Sabemos de longa data que muitas pessoas, apesar de não terem o menor interesse em constituir sociedade, sem o menor affectio societatis, assim o fazem, simplesmente para fugir da responsabilidade pessoal e ilimitada imposta pela regra do empresário individual. Obviamente, a sociedade constituída nestes moldes ocasiona, minimamente, desconforto aos sócios, afinal, em regra, sempre um deles acaba como mero figurante – mas com todos os riscos que a figura de sócio está exposta.

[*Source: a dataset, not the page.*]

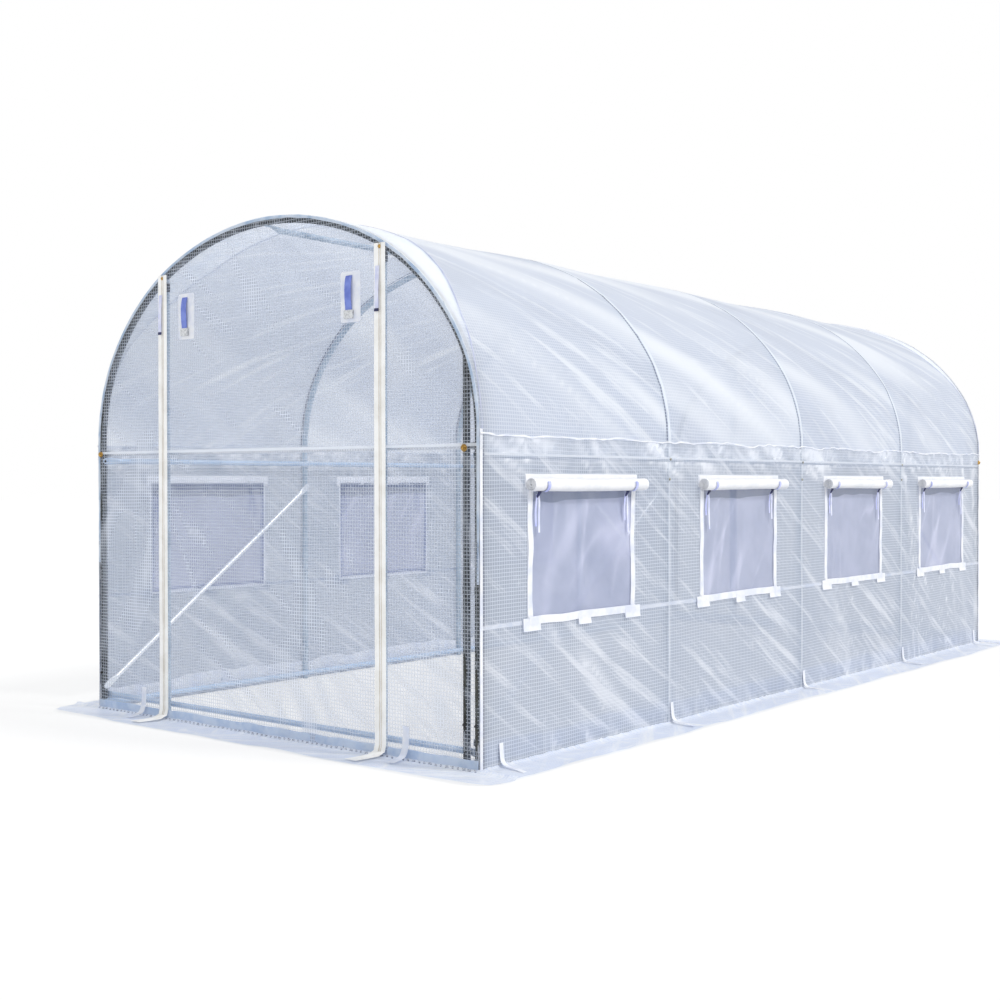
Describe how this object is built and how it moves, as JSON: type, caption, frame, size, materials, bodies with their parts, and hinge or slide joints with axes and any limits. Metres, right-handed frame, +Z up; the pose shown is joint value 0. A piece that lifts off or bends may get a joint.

A responsabilidade pessoal dos sócios por débitos da sociedade é tema de relevância e não encontrou por parte de nossos julgadores unificação de entendimento. Tal circunstância gera insegurança jurídica e impõe a adoção de cautela daquele interessado em destinar recursos ao exercício da atividade empresarial, em relação ao seu próprio patrimônio, para que não haja o comprometimento que supere a parcela destinada a composição do capital social da entidade empresária.
Às vésperas do início da vigência da Lei 12.441, de 11 de julho de 2011, 180 dias após sua publicação no DOU, ou seja, 12/01/2012), que modifica o Código Civil de 2002 ao incluir a nova figura da empresa individual, reacende a discussão da matéria referente à limitação da responsabilidade pessoal do sócio.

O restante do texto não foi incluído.